YOU have probably seen one of those nature programs on television that show someone in the wilderness trying to make a fire by rubbing two sticks together. It is not as easy as depicted in the movies. In real life, it takes a lot of work and sweat to create enough friction that, in turn, produces enough heat to suddenly make the tinder combust.
Someone who did not understand what was going on would probably think that it was magic or a miracle. The same applies to how economies take off. It may look like economic growth suddenly happened, but it is the product of long, hard work.
In a story published in this paper, Catherine N. Pillas reported that Japanese officials who attended the International Symposium on the Service Industry at The Peninsula Manila hotel last week singled out the Philippines as an ideal location for Japanese businesses that seek to expand. Hideyuki Ohashi, deputy director general for information-technology strategy, commerce and information at the Japanese Ministry of Economy, Trade and Industry, mentioned the popularity of Japanese food and pop culture in the Philippines. He said further, “According to an International Monetary Fund prediction, the per-capita gross domestic product [GDP] in the Philippines will reach $3,000 in 2016.”

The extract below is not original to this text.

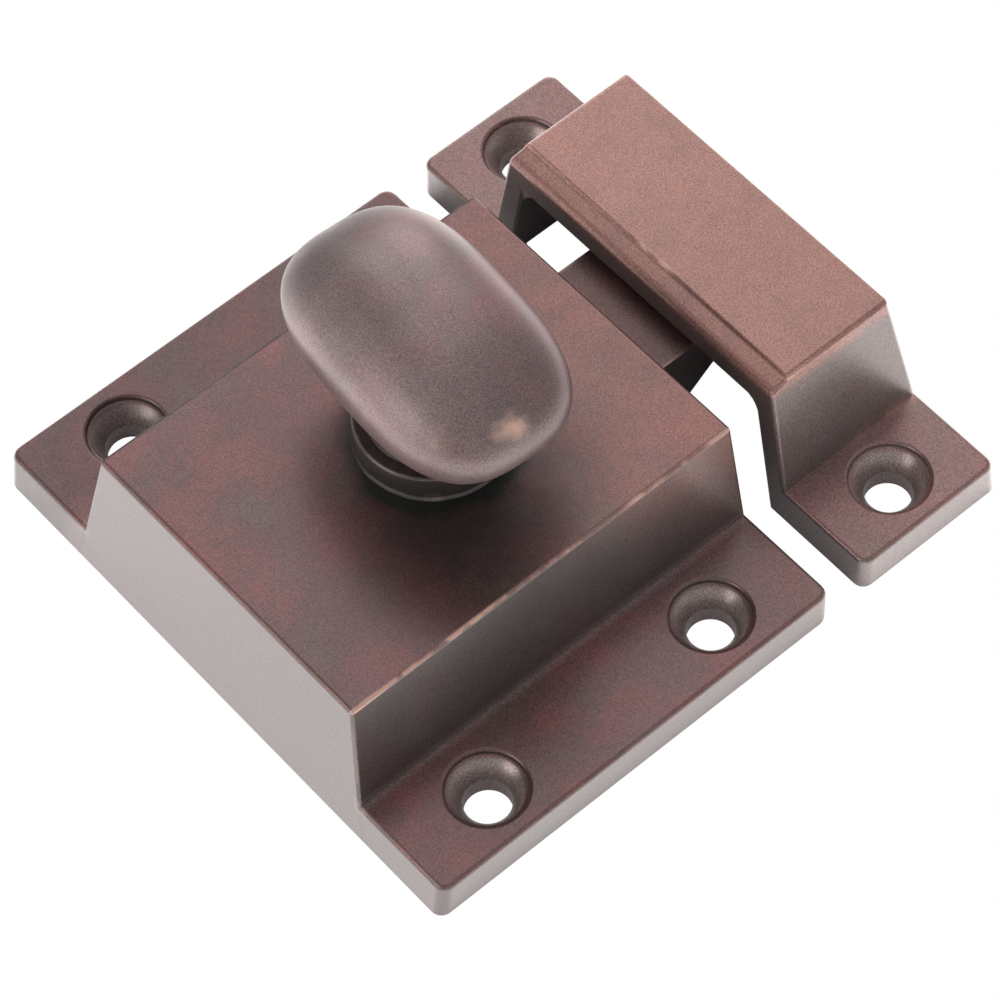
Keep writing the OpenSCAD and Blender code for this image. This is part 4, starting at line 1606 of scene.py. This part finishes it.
@dataclass
class Bolt:
    """The bolt: a bevelled nose, a frame with the cam's window, and a tail bored for the spring."""

    tip: float = 29.8
    nose_half: float = 6.3
    front: float = 17.3
    frame_half: float = 9.9
    frame_back: float = -2.5
    tail_half: float = 5.0
    tail_back: float = -9.0
    low: float = 4.0
    high: float = 11.6
    bevel: float = math.radians(39.0)
    tip_h: float = 1.5
    knob_x: float = 2.5
    window_r: float = 4.35
    travel: float = 6.5
    shoulder: float = 1.5505
    notch_top: float = 7.4663
    bore_r: float = 2.7
    bore_end: float = -3.5

    def _outline(self) -> list[tuple[float, float]]:
        """The bolt's plan.

        Returns:
            Its outline.
        """
        half = [(self.tip, self.nose_half, 0.5), (self.front, self.nose_half, 0), (self.front, self.frame_half, 0.5),
                (self.frame_back, self.frame_half, 1.5), (self.frame_back, self.tail_half, 0.5),
                (self.tail_back, self.tail_half, 0.5)]
        return rounded(half + [(x, -y, r) for x, y, r in reversed(half)], 5)

    def _tools(self) -> list[bpy.types.Mesh]:
        """What is cut out of it.

        Returns:
            The solids for the cam's window and notch, the nose's bevel and the spring's bore.
        """
        r = self.window_r
        slot = [(self.knob_x + r * math.cos(a), r * math.sin(a))
                for a in (math.radians(90 + 180 * k / 24) for k in range(25))]
        slot += [(self.knob_x + self.travel + r * math.cos(a), r * math.sin(a))
                 for a in (math.radians(-90 + 180 * k / 24) for k in range(25))]
        back = self.knob_x + self.shoulder
        front = self.knob_x + r + self.travel + 0.4
        notch = rounded([(back, 0, 0), (front, 0, 0), (front, self.notch_top, 0.5), (back, self.notch_top, 0.5)], 5)
        rise = self.high - self.low - self.tip_h
        run = rise / math.tan(self.bevel)
        wedge = [(self.tip - run, self.low), (self.tip - run, self.low - 1), (self.tip + 1, self.low - 1),
                 (self.tip + 1, self.low + rise + math.tan(self.bevel))]
        axis = (0, 0, (self.low + self.high) / 2)
        return [Bench.extruded(slot, self.low - 1, self.high + 1, ALONG_Z),
                Bench.extruded(notch, self.low - 1, self.high + 1, ALONG_Z),
                Bench.extruded(wedge, -8.0, 8.0, ALONG_Y),
                Bench.rod(self.bore_r, self.tail_back - 1, self.bore_end, axis, ALONG_X, 48)]

    def build(self) -> bpy.types.Object:
        """Makes the bolt.

        Returns:
            The piece.
        """
        mesh = Bench.cut(Bench.extruded(self._outline(), self.low, self.high, ALONG_Z), self._tools())
        mesh = Bench.shaded(Bench.broken(mesh, 0.16, 34))
        top = Plane((0, 0, self.high), (0, 0, 1))
        wear_and_glints = [WearAndShadingLine(top, Plane((0, self.nose_half, 0), (0, 1, 0)), 0.25),
                WearAndShadingLine(top, Plane((self.tip, 0, 0), (1, 0, 0)), 0.6)]
        # Painted shade: the bolt is given the darker copy of the bronze, as it lies in the hood's shadow.
        finish = SHADOWED_BOLT_BRONZE.material("bolt_bronze", wear_and_glints)
        return place_piece(mesh, "bolt_casting", Body.SLIDING, finish, ["bolt"])


@dataclass
class ReturnSpring:
    """The coil spring between the case's seat and the bolt's tail, closed at both ends."""

    seat_x: float = -16.4
    bore_end: float = -3.5
    height: float = 7.8
    outer_r: float = 2.4
    wire_r: float = 0.3
    gap: float = 0.1
    open_turns: float = 7.0
    dead_turns: float = 1.0
    travel: float = 6.5
    steps: int = 433

    def _recipe(self, finish: bpy.types.Material) -> Recipe:
        """A wire swept along a coil whose pitch closes at the ends.

        Args:
            finish: The wire's material.

        Returns:
            The tree.
        """
        start = self.seat_x + self.wire_r + self.gap
        length = self.bore_end - self.wire_r - self.gap - start
        inputs = {"Steps": self.steps, "Coil radius": self.outer_r - self.wire_r, "Wire radius": self.wire_r,
                  "Turns": self.open_turns + 2 * self.dead_turns, "Dead turns": self.dead_turns, "Length": length,
                  "Dead pitch": 2.1 * self.wire_r, "Finish": finish}
        recipe = Recipe("return_spring", inputs)
        tree, get = recipe.tree, recipe.input
        line = tree.node("GeometryNodeCurvePrimitiveLine", {}, {"End": (1.0, 0.0, 0.0)})
        fine = tree.node("GeometryNodeResampleCurve", {}, {"Curve": line, "Count": get("Steps")})
        turn = tree.parts(tree.node("GeometryNodeInputPosition", {}, {}))[0] * get("Turns")
        low = turn.at_most(get("Dead turns"))
        high = (turn - get("Turns") + get("Dead turns")).at_least(0.0)
        open_length = get("Length") - get("Dead turns") * get("Dead pitch") * 2
        open_pitch = open_length / (get("Turns") - get("Dead turns") * 2)
        rise = (low + high) * get("Dead pitch") + (turn - low - high) * open_pitch
        angle = turn * (2 * math.pi)
        spot = tree.vector((start + rise) * MM, get("Coil radius") * angle.cosine() * MM,
                           (self.height + get("Coil radius") * angle.sine()) * MM)
        coil = tree.node("GeometryNodeSetPosition", {}, {"Geometry": fine, "Position": spot})
        section = {"Resolution": 14, "Radius": get("Wire radius") * MM}
        circle = tree.node("GeometryNodeCurvePrimitiveCircle", {}, section)
        wire = tree.node("GeometryNodeCurveToMesh", {}, {"Curve": coil, "Profile Curve": circle, "Fill Caps": True})
        recipe.finish(wire)
        return recipe

    def build(self) -> bpy.types.Object:
        """Makes the spring.

        Returns:
            The piece.
        """
        finish = STEEL.material("spring_steel")
        mesh = Bench.shaded(self._recipe(finish).mesh(), 60.0)
        piece = place_piece(mesh, "return_spring", Body.FIXED, finish, ["bolt_spring"])
        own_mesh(piece)
        return piece


@dataclass
class PanScrews:
    """Slotted pan-head screws with a cut thread, one at each point."""

    piece: str
    body: Body
    nodes: list[str]
    points: list[Point]
    first_turn: float
    turn_step: float
    head_r: float = 2.25
    head_h: float = 1.5
    shank_r: float = 1.25
    length: float = 5.6
    pitch: float = 0.45
    thread_h: float = 0.24
    slot_w: float = 0.6
    tip_l: float = 0.3
    around: int = 41
    along: int = 121

    def _recipe(self, finish: bpy.types.Material) -> Recipe:
        """One screw by rule, set on every point and turned a little further each time.

        Args:
            finish: The screws' material.

        Returns:
            The tree.
        """
        inputs = {"Around": self.around, "Along": self.along, "Head radius": self.head_r, "Head height": self.head_h,
                  "Shank radius": self.shank_r, "Length": self.length, "Pitch": self.pitch,
                  "Thread depth": self.thread_h, "Slot width": self.slot_w, "First turn": self.first_turn,
                  "Turn step": self.turn_step, "Finish": finish}
        recipe = Recipe(self.piece, inputs)
        tree, get = recipe.tree, recipe.input
        grid, angle, way = recipe.grid("Around", "Along")
        head, flat, shank, tip = ((way * 6).share(), (way * 6 - 1).share(), ((way * 6 - 2) / 3.5).share(),
                                  ((way * 6 - 5.5) / 0.5).share())
        sweep = head * (math.pi / 2)
        pan = sweep.sine().at_least(0.0) ** 0.55
        drop = sweep.cosine().at_least(0.0) ** 0.55
        z = -get("Head height") * drop + (get("Length") - self.tip_l) * shank + tip * self.tip_l
        helix = (z / get("Pitch") - angle / (2 * math.pi) + 40).fraction()
        crest = abs(helix * 2 - 1)
        root = get("Shank radius") - get("Thread depth") * (1 - crest) * (z / 0.4).share()
        radius = (get("Head radius") * pan * (1 - flat) + root * flat) * (1 - tip)
        shape = recipe.closed(grid, radius * angle.cosine(), radius * angle.sine(), z)
        block = tree.vector(6 * MM, get("Slot width") * MM, get("Head height") * MM)
        bar = tree.node("GeometryNodeMeshCube", {}, {"Size": block}, "Mesh")
        spot = tree.vector(0.0, 0.0, -get("Head height") * MM)
        bar = tree.node("GeometryNodeTransform", {}, {"Geometry": bar, "Translation": spot})
        slotted = tree.node("GeometryNodeMeshBoolean", {"operation": "DIFFERENCE"}, {0: shape, 1: bar}, "Mesh")
        number = tree.node("GeometryNodeInputIndex", {}, {})
        turn = (get("First turn") + number * get("Turn step")) * (math.pi / 180)
        values = {"Points": recipe.host, "Instance": slotted, "Rotation": tree.vector(0.0, 0.0, turn)}
        recipe.finish(tree.node("GeometryNodeInstanceOnPoints", {}, values))
        return recipe

    def build(self) -> bpy.types.Object:
        """Makes the screws.

        Returns:
            The piece.
        """
        finish = STEEL.material(f"{self.piece}_steel")
        mesh = Bench.shaded(self._recipe(finish).mesh(self.points), 32.0)
        return place_piece(mesh, self.piece, self.body, finish, self.nodes)


@dataclass
class InnerWork:
    """The plain turned and stamped pieces: their solids are right, so they get eased edges and a finish."""

    ease: float = 0.12
    pieces: list[tuple[str, str, Body, Slot]] = field(default_factory=lambda: [
        ("back_sheet", "back_plate", Body.FIXED, Slot.BRASS),
        ("bolt_cam", "cam", Body.TURNING, Slot.BRASS),
        ("cam_spindle", "spindle", Body.TURNING, Slot.STEEL),
        ("washer", "cam_washer", Body.TURNING, Slot.STEEL),
    ])

    def build(self) -> list[bpy.types.Object]:
        """Makes the pieces.

        Returns:
            The pieces, in order.
        """
        made = []
        for name, node, body, slot in self.pieces:
            mesh = Bench.shaded(Bench.broken(Bench.node_copy(node), self.ease, 50), 30.0)
            metal = BRASS if slot is Slot.BRASS else STEEL
            made.append(place_piece(mesh, name, body, metal.material(f"{name}_{slot.value}"), [node]))
        return made


@dataclass
class Studio:
    """A lit white table, soft lights and the camera of the photograph."""

    camera_at: Point = (-114.86, -157.56, 304.01)
    right: Point = (0.75542, -0.65447, -0.03176)
    down: Point = (-0.56135, -0.62142, -0.54655)
    lens: float = 162.0
    floor_half: float = 1500.0
    floor_glow: float = 1.45
    warm: Colour = (1.0, 0.955, 0.940)
    shade_middle: tuple[float, float] = (9.0, 0.0)
    shade_half: tuple[float, float] = (27.5, 25.0)
    shade_reach: tuple[float, float] = (1.8, 3.4)
    sky: float = 0.7
    lights: tuple[tuple[str, Point, float, float], ...] = (
        ("key", (300, 380, 750), 450, 0.7), ("low_key", (550, 650, 450), 500, 2.5),
        ("left_fill", (-750, 150, 400), 500, 1.9))
    aim: Point = (10, 0, 10)

    def build(self) -> None:
        """Makes the floor, the camera, the surround and the lights."""
        self._floor()
        self._camera()
        self._world()
        for light in self.lights:
            self._light(*light)

    def _floor(self) -> None:
        """The white surface that the catch lies on, seen as plain white and lit like a card."""
        half = self.floor_half
        corners = [(-half, -half, 0), (half, -half, 0), (half, half, 0), (-half, half, 0)]
        mesh = raw_mesh("floor", corners, [(0, 1, 2, 3)])
        floor = in_scene("floor", mesh)
        material, tree = new_material("white_card")
        glow = self._floor_glow(tree)
        values = {"Base Color": (0.92, 0.92, 0.92, 1.0), "Roughness": 0.9, "Specular IOR Level": 0.1,
                  "Emission Color": tree.vector(glow, glow * self.warm[1], glow * self.warm[2]),
                  "Emission Strength": self.floor_glow}
        card = tree.node("ShaderNodeBsdfPrincipled", {}, values)
        plain = tree.node("ShaderNodeEmission", {}, {"Color": (1.0, 1.0, 1.0, 1.0), "Strength": 1.0})
        seen = tree.node("ShaderNodeLightPath", {}, {}, "Is Camera Ray")
        shader = tree.node("ShaderNodeMixShader", {}, {0: seen, 1: card, 2: plain})
        tree.node("ShaderNodeOutputMaterial", {}, {"Surface": shader})
        mesh.materials.append(material)

    def _floor_glow(self, tree: Tree) -> Wire:
        """How much the floor glows: not at all under the catch, and fully outside its outline.

        Args:
            tree: The floor's tree.

        Returns:
            The share, from 0 to 1.
        """
        place = tree.in_mm(tree.node("ShaderNodeTexCoord", {}, {}, "Object"))
        outside = [(abs(way - middle) - half).eased(0.0, reach) for way, middle, half, reach
                   in zip(tree.parts(place), self.shade_middle, self.shade_half, self.shade_reach)]
        return outside[0].at_least(outside[1])

    def _camera(self) -> None:
        """The camera, at the photograph's angle."""
        data = bpy.data.cameras.new("camera")
        data.lens = self.lens
        data.sensor_width = 36.0
        data.clip_start, data.clip_end = 0.01, 20.0
        camera = in_scene("camera", data)
        right = Vector(self.right).normalized()
        up = -Vector(self.down)
        up = (up - right * up.dot(right)).normalized()
        turn = Matrix((right, up, right.cross(up))).transposed().to_4x4()
        camera.matrix_world = Matrix.Translation(Vector(self.camera_at) * MM) @ turn
        bpy.context.scene.camera = camera

    def _world(self) -> None:
        """An even white surround."""
        world = bpy.data.worlds.new("surround")
        world.use_nodes = True
        tree = Tree(world.node_tree)
        sky = tree.node("ShaderNodeBackground", {}, {"Color": (1.0, 1.0, 1.0, 1.0), "Strength": self.sky})
        tree.node("ShaderNodeOutputWorld", {}, {"Surface": sky})
        bpy.context.scene.world = world
        bpy.context.scene.view_settings.view_transform = "Standard"

    def _light(self, name: str, place: Point, size: float, power: float) -> None:
        """A square soft light that faces the catch.

        Args:
            name: The light's name.
            place: Where it is.
            size: Its side.
            power: Its power, in watts.
        """
        data = bpy.data.lights.new(name, "AREA")
        data.size = size * MM
        data.energy = power
        data.color = self.warm
        light = in_scene(name, data)
        light.location = Vector(place) * MM
        light.rotation_mode = "QUATERNION"
        light.rotation_quaternion = (Vector(self.aim) - Vector(place)).to_track_quat("-Z", "Y")


def main() -> None:
    """Builds the catch and its studio."""
    logging.basicConfig(level=logging.INFO, format="%(message)s")
    case = Case()
    head_z, cam_screw_z = 2.4, 6.35
    case.build()
    Strike().build()
    Collar().build()
    OvalKnob().build()
    Bolt().build()
    ReturnSpring().build()
    PanScrews("plate_screws", Body.FIXED, [f"plate_screw_{i}" for i in (1, 2, 3, 4)],
              [(x, y, head_z) for x, y in case.posts], 25.0, 70.0).build()
    PanScrews("centre_screw", Body.TURNING, ["cam_screw"], [(case.knob_x, 0.0, cam_screw_z)], 30.0, 0.0).build()
    InnerWork().build()
    Studio().build()


if __name__ == "__main__":
    main()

Ohashi’s statement got us thinking. All the Philippines’s bashers have been saying our economic growth in the last few years is due to free and easy credit, and that it is a bubble. Looking at our own monthly credit-card statement with a minimum of 36-percent annual interest, we wish we had some of the easy and cheap credit they keep talking about.
We sometimes tend to think that maybe these experts are correct, since they get paid to analyze economies like ours. But did our economy suddenly burst into life-giving flames by a miracle of credit or through hard work?
In 2001 our per-capita GDP was $961; in 2013 it was $2,754. The jump in the next two years to $3,000 is only a 9-percent increase. But from 2009 to this year, the increase was a massive 180 percent.
Looking at the numbers, the Philippine economy caught fire between 2003 and 2010, with the per-capita economy doubling and breaking above the elusive $2,000 to reach $2,135. The significant thing about that period was the government putting its fiscal house in order after having been a drag on the economy for decades with its unsustainable borrowing.
Once the fire took hold, it has been a relatively easy climb from $2,135 to $2,754 in 2013.
When you think about each Filipino producing an average economic output of P135,000 ($3,000), then Ohashi’s statements about Japanese investment makes a lot of sense. He concluded by saying, “The country’s [Philippines] consumption structure will change remarkably in the next two or three years.”